Venedig. Mit der sehr freien Goethe-Verfilmung „Faust" von Alexander Sokurow ist der Wettbewerb Venedigs endgültig am Kunst-Pol angekommen - auch ein Kunststück, 22 Filme dramaturgisch derart vom Entertainment zur Hochkultur aufzubauen! Während sich der Lido kongenial von einem leichten Schleier eingehüllt zeigte, sucht Professor Faust in nebulösen Bildern die Seele und findet, begleitet von vielen neuen Nebenfiguren, die Freiheit.
Von Murnau über "Jan Svankmajer's Faust" als Puppenspiel bis Fura del Baus' modernem „Faust 5.0" wurde das Theaterstück immer wieder verfilmt. Der Russe, oder genauer: Petersburger Alexander Sokurow integriert den Klassiker in sein eigenes ästhetisches Universum, macht ihn zum letzten Teil seiner 1999 begonnenen Tetralogie „Moloch Tier Sonne". Auf gut Deutsch gespielt, sucht Faust zwar nach der Seele des Menschen, braucht aber vor allem Geld. Sein Vater, ein Quacksalber, will dem Denker nichts geben, beim Pfandleiher trifft der verarmte Forscher den Teufel. Sehr frei nach Goethe geht es ins Wirtshaus, danach wird Gretchen verführt. Verse gibt es immer nur wenn ein Stückchen Goethe zitiert wird. Dafür einen Haufen zusätzlicher Figuren, unter anderem Hanna Schygulla als Lustweib. Als Wirt tritt Lars Rudolph auf, der vor wenigen Monaten noch ein Konzert in Aachen gab. Sokurows Bilder sind wie oft bei ihm farblich entsättigt und weichgezeichnet. Die künstlich flachen Räume wirken wie über einen verzerrenden Spiegel aufgenommen. Das ist kein neuer Stoff für Literaturkurse, diese Variante wirkt für Fans eines popmodernen „Goethe!" vorgestrig. Altmodisches Kunstkino könnte man schimpfen, aber Kunst in perfekter Form. Und dann gibt es noch das ungewöhnliche Ende, in dem Faust seinen Mephisto namens Maurice Müller in einer Landschaft aus Lava und Geysiren steinigt, um in eisigen Höhen die Luft der Freiheit zu schmecken. Die Seele ist zwar weg, aber: „Natur und Geist, mehr braucht man nicht, um auf freiem Grund ein freies Volk zu erschaffen." Man darf sich Faust als glücklichen Menschen vorstellen!
Wir sind Papst-Verfilmer
Fast an Körperverletzung grenzte „Die Herde des Herrn" von Romuald Karmakar in der Sektion „Orizzonti": Extrem kunstfrei verfolgt der Dokumentarfilmer anlässlich der Wahl von Kardinal Ratzinger zum Papst das rasch aufflammende touristische Treiben in dessen Geburtsort Marktl am Inn und die Pilger auf dem Petersplatz in Rom. Freche Geschäftstüchtigkeit mit Benedikt-Torten und -Tees wird ebenso zur Schau gestellt wie sehr naive Religiosität. Statt Entwicklung gibt es nur mehr vom gleichen ungekonnt wirkenden Rumgefilme. Dass dieses Unding dann noch sechs Jahre bis zur Fertigstellung brauchte, ist unglaublich wie eine Marienerscheinung.

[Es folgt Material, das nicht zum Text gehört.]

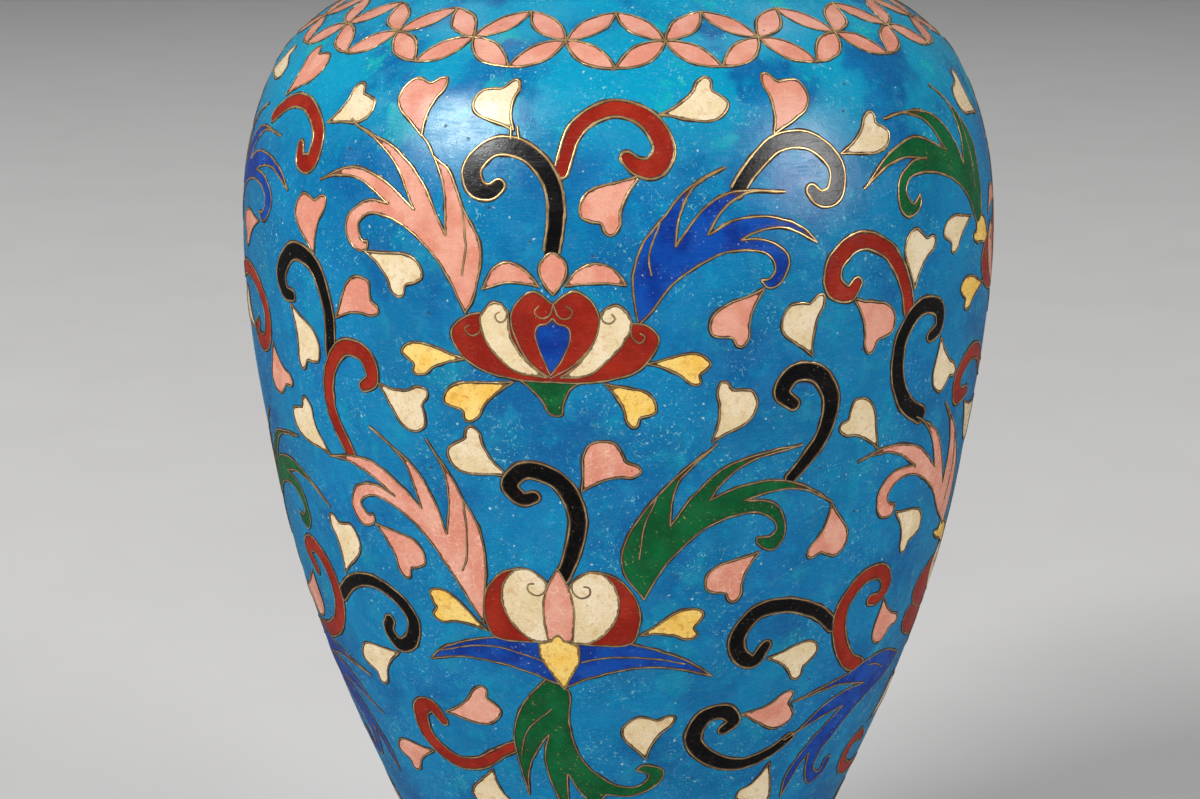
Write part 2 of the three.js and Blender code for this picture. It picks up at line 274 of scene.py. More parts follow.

Erfreulich dagegen ein weiterer deutscher Starter, diesmal in der Sektion „Settimana della critica": „Totem", das Spielfilmdebüt von Jessica Krummacher, wurde als Low Budget mit weniger als 30.000 Euro Barmittel in Bochum realisiert. Rätselhaft sind darin Auftauchen und Handeln der jungen Fiona, die als Haushaltshilfe der Familie Bauer alles (mit-) macht. Die nicht richtig funktionierende Familie erhofft sich eine Veränderung, doch die Selbstaufgabe Fionas hat ein anderes Ziel. Ein gelungener Abschlussfilm mit reizvoll verschrobenem Hauskonzert der Psyche, der Hoffnung macht, dass Venedig endlich aufhört, alles von Karmakar zu akzeptieren.